Abstract

Remote Attestation (RA) of embedded/smart/IoT devices is a very important issue on today's security landscape. RA enables a verifier to measures the current internal memory state of an untrusted remote device (prover). RA helps the verifier establish a static or dynamic root of trust in prover. Despite much prior work, state-of-the-art RA techniques unfortunately still lack any solid foundation and offer no ironclad security, safety or robustness guarantees. This paper argues that computer-aided formal verification, and synthesis of executables, of RA protocols and hybrid (software-hardware) architectures is required and currently unaddressed.
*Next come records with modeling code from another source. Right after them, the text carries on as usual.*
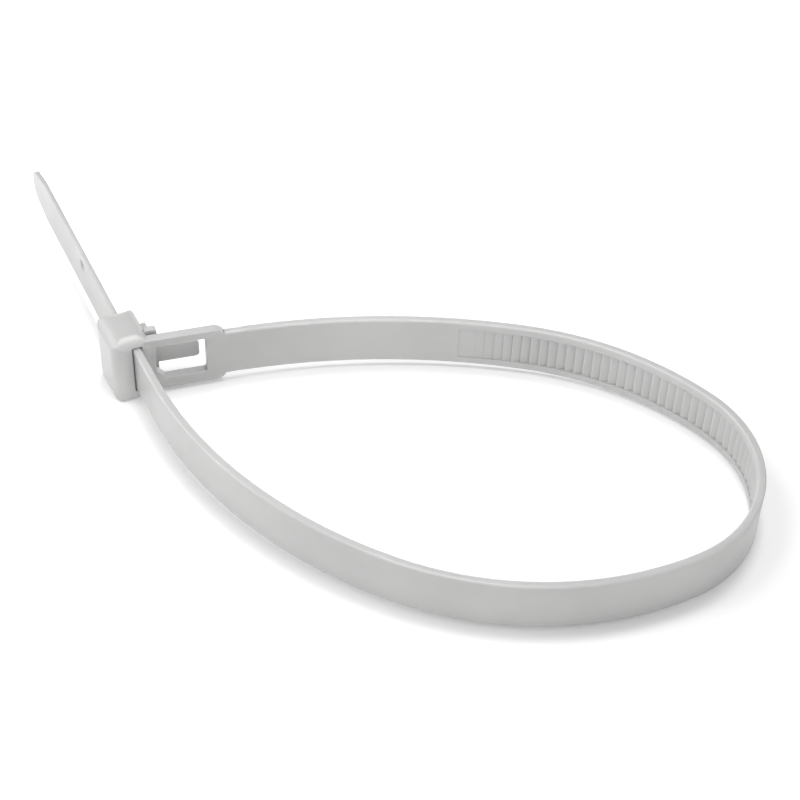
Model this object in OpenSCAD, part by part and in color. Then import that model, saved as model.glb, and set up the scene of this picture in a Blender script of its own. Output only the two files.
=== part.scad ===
// Releasable cable tie, closed into a loop and lying on its edge.
// One moulding: strap, neck, head, pawl and lever are one solid.
// Millimetres. Origin at the centre of the loop's round end, X to the right, Y away from the viewer, Z up.
// The strap runs clockwise from the neck round the loop, through the slot and out as the tail.

/* [Strap] */
// Width of the strap, across its face
strap_width = 7.6; // [6.8:0.1:8.4]
// Thickness of the strap
strap_thickness = 1.15; // [1.05:0.05:1.3]
// Rounding of the strap's outer edges
edge_round = 0.3; // [0.2:0.05:0.4]
// Width of the toothed channel in the inner face
channel_width = 5.2; // [4.6:0.1:5.6]
// Depth of the toothed channel
channel_depth = 0.45; // [0.35:0.05:0.5]
// Distance from one tooth to the next
tooth_pitch = 1.3; // [1.2:0.05:1.6]
// How far the tooth tips stay below the strap's inner face
tooth_drop = 0.06; // [0.04:0.01:0.12]

/* [Loop] */
// Direction of the neck in plan, degrees from X
neck_heading = 16.6; // [14:0.2:20]
// Extra turn of the head over a right angle to the neck
head_lean = 10.2; // [8:0.2:14]
// Radius of the first bend, after the neck
radius_1 = 95.3; // [88:0.1:102]
// Sweep of the first bend
sweep_1 = 25.5; // [23:0.1:28]
// Plain part of the first bend, before the teeth start
plain_sweep = 20; // [17:1:22]
// Radius of the second bend
radius_2 = 44.8; // [41.5:0.1:48]
// Sweep of the second bend
sweep_2 = 36.2; // [34:0.1:39]
// Radius of the tight end of the loop
radius_3 = 18.3; // [16.8:0.1:19.6]
// Sweep of the tight end of the loop
sweep_3 = 105.3; // [102:0.1:108]
// Radius of the fourth bend
radius_4 = 43.8; // [40.5:0.1:47]
// Sweep of the fourth bend
sweep_4 = 52; // [49:0.1:55]

/* [Tail] */
// Length of the tail, from the slot's centre to its tip
tail_length = 43.2; // [37:0.2:53]
// Clockwise turn of the thin tail from the slot's axis
tail_turn = 0.6; // [0.2:0.2:3]
// Thickness of the thin tail
tail_thickness = 0.65; // [0.55:0.05:0.8]
// Length of full thickness past the head, below zero inside it
full_past_head = -1; // [-1.1:0.1:0.4]
// Length over which the strap thins
ramp_length = 1; // [0.9:0.1:2.6]
// Length of the tapered end
tip_length = 7; // [5:0.5:11]
// Half width of the strap where the tip's round end starts
tip_half_width = 2.9; // [2.4:0.1:3.2]
// Distance from the slot's centre to the small hole
hole_from_slot = 18.9; // [14:0.1:26]
// Height of the small hole above the strap's middle
hole_rise = 1.5; // [0:0.1:2.4]
// Radius of the small hole
hole_radius = 0.7; // [0.4:0.05:0.8]
// Width of the flare round the small hole, on the outer face
hole_flare = 0.3; // [0.1:0.05:0.4]

/* [Head] */
// Head's reach below the strap's middle
head_below = 5.5; // [5:0.1:6]
// Head's reach above the strap's middle
head_above = 5.2; // [5:0.1:6]
// Head's depth, along the slot
head_depth = 7.7; // [7.2:0.1:8.4]
// Head's wall beyond the strap's outer face, clearance included
head_outer_wall = 2.85; // [2.6:0.05:3.2]
// Head's reach beyond the strap's toothed face
head_inner_reach = 1.75; // [1.6:0.05:2]
// Rounding of the head's top edges
top_round = 1.8; // [1.2:0.1:2.2]
// Rounding of the head's top edge above the neck
neck_side_round = 2.3; // [1.8:0.1:2.8]
// Rounding of the head's upright edges away from the neck
side_round = 1.8; // [1:0.1:2.2]
// Rounding of the head's lower edges
foot_round = 0.7; // [0.4:0.1:0.9]
// Clearance between the slot and the strap's outer face and edges
slot_clearance = 0.16; // [0.12:0.02:0.3]

/* [Neck] */
// Length of the neck, from the head to the end of its shoulders
neck_length = 10.2; // [9.7:0.1:11.4]
// Width of the neck
neck_width = 9.2; // [8.8:0.1:9.8]
// Thickness of the neck
neck_thickness = 1.25; // [1.15:0.05:1.4]
// Rounding of the neck's shoulders
shoulder_round = 1.6; // [1:0.1:2.2]
// Start of the window, from the head
window_start = 0.35; // [0.3:0.05:0.5]
// Length of the window
window_length = 7.1; // [6.7:0.1:7.6]
// Height of the window
window_height = 6.1; // [5.6:0.1:6.4]
// How far the window's middle is above the strap's
window_rise = 0.35; // [0:0.05:0.5]
// Size of the slanted corner of the window, low and next to the head
window_slant = 1.15; // [0.6:0.05:1.6]

/* [Lever] */
// Height of the lever
lever_height = 2.8; // [2.4:0.1:3.4]
// Thickness of the lever
lever_thickness = 0.95; // [0.8:0.05:1.15]
// Gap from the neck's inner face to the lever's inner face
lever_offset = 2.1; // [1.95:0.05:2.35]
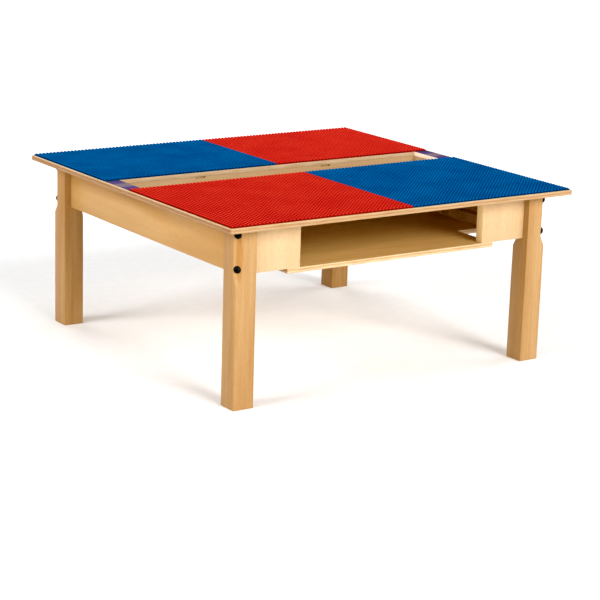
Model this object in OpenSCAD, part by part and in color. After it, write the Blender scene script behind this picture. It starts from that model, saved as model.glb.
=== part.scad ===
// Low play table for children, with studded building plates on its top, a long slot that drops
// into a trough, and a storage bay open to the front and another open to the back.
// Millimetres. +X is to the right, +Y to the back, +Z up. The origin is on the ground under the
// middle of the table.

/* [Building plates] */
// Distance from one stud to the next on the plates
stud_pitch = 8; // [7:0.5:9]
// Studs across each row of plates
studs_across = 96; // [84:1:110]
// Rows of studs on the front plates
front_rows = 45; // [36:1:60]
// Rows of studs on the back plates
back_rows = 37; // [32:1:60]
// Studs across the front left plate
front_left_studs = 48; // [30:1:60]
// Studs across the back left plate
back_left_studs = 50; // [30:1:60]
// Thickness of the plates' sheet, under the studs
plate_t = 2; // [1:0.1:3]
// Radius of the plates' corners
plate_corner_r = 2; // [0.5:0.5:6]

/* [Tabletop] */
// Height of the tabletop's upper face above the ground
table_h = 342; // [280:2:520]
// Thickness of the tabletop's plywood
top_t = 9; // [6:0.5:15]
// Bare board around the plates
top_margin = 5; // [1:0.5:10]
// Radius of the tabletop's corners
top_corner_r = 8; // [2:1:20]

/* [Slot and trough] */
// Width of the slot from front to back
slot_d = 94; // [70:1:130]
// Board from each end of the slot to the side of the tabletop
slot_end_w = 36; // [28:1:44]
// Thickness of the trough's front and back walls
wall_t = 12; // [9:0.5:16]
// Height of the tongues that hang the trough's walls in the side aprons
tongue_h = 10; // [6:0.5:14]
// Thickness of the rails that close the ends of the slot
rail_t = 12; // [8:0.5:14]
// Thickness of the ledge on each of those rails
ledge_t = 4; // [3:0.5:8]
// Thickness of the labels at the ends of the slot
label_t = 0.5; // [0.3:0.1:1.5]
// Gap around each label
label_gap = 0.5; // [0.2:0.1:2]

/* [Wall notches] */
// Width of the two notches in the back wall's top edge
notch_w = 22; // [10:1:40]
// Height of the notches
notch_h = 3.5; // [2:0.5:6]
// Depth of the notches into the wall
notch_depth = 5; // [2:0.5:7]
// Place of the left notch, from the middle of the table
notch_left_x = -171; // [-220:1:-120]
// Place of the right notch, from the middle of the table
notch_right_x = 126; // [80:1:220]

/* [Legs] */
// Side of each square leg
leg_s = 42.5; // [38:0.5:56]
// Overhang of the tabletop past the legs
leg_inset = 36; // [26:1:50]
// Width of the chamfer on a leg's outer corner, along each face
leg_chamfer = 10; // [9:0.5:14]
// Height over which that chamfer runs out to a point
chamfer_runout = 16; // [8:1:30]
// Width of the cut on a leg's inner corner, along each face
inner_cut = 11.5; // [8:0.5:14]
// Height over which that cut runs out
inner_runout = 20; // [10:1:40]

/* [Aprons and panels] */
// Thickness of the side aprons and of the panels
apron_t = 19; // [15:0.5:21]
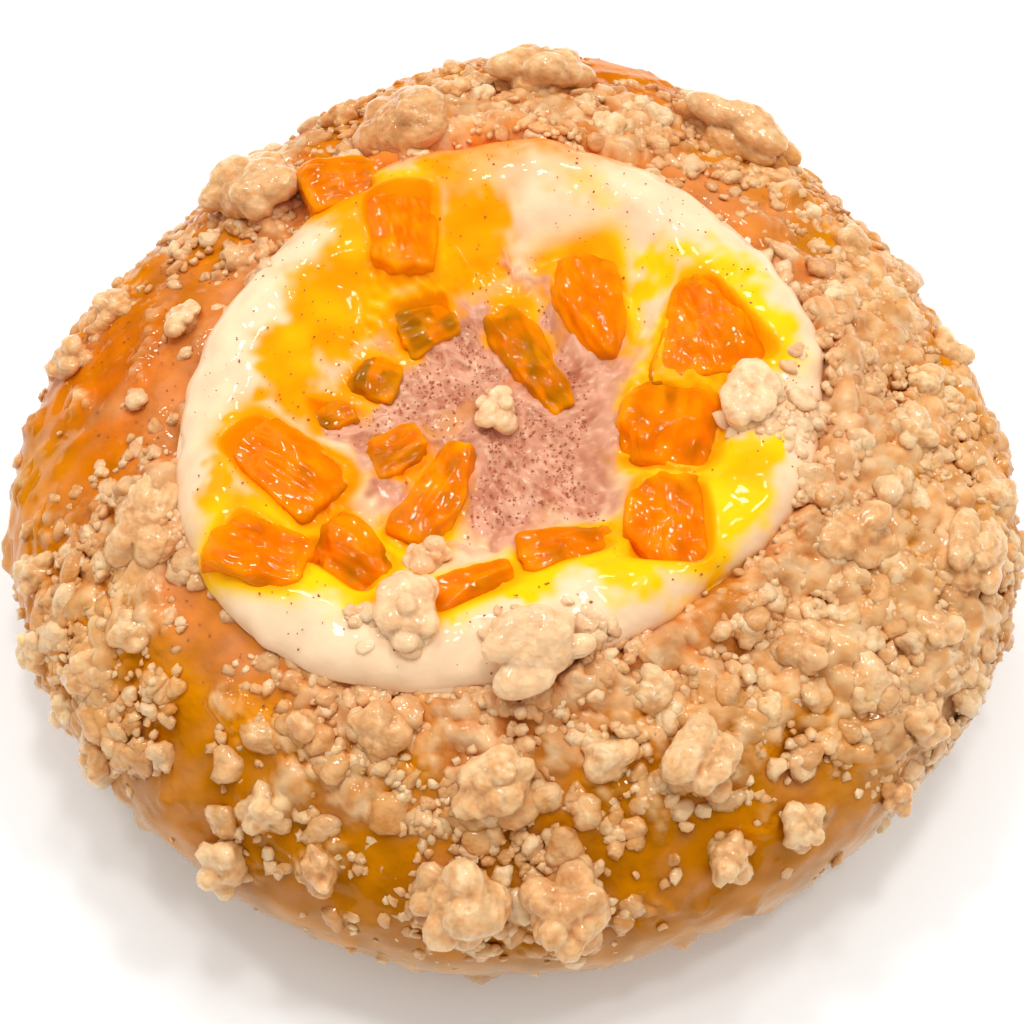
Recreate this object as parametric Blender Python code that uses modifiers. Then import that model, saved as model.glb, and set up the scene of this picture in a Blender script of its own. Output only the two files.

We believe that this is achievable with current (computer-aided) formal methods frameworks and tools, and that this can help advance and mature RA research if used to establish more rigorous and clear security arguments. To support our opinion, we highlight several examples where subtle issues were missed in the design and security analysis of RA techniques. Despite deceptive simplicity of such protocols, manual analyses and ad hoc implementations often lead to over-simplification of (and subsequent glossing over) important details in the underlying processor and system architectures. Computer-aided formal verification forces a more scrupulous and disciplined consideration of such details, since, otherwise, verification simply fails. The key objective of the research direction we propose is to increase confidence in correctness and security guarantees of current and future RA techniques and their implementations.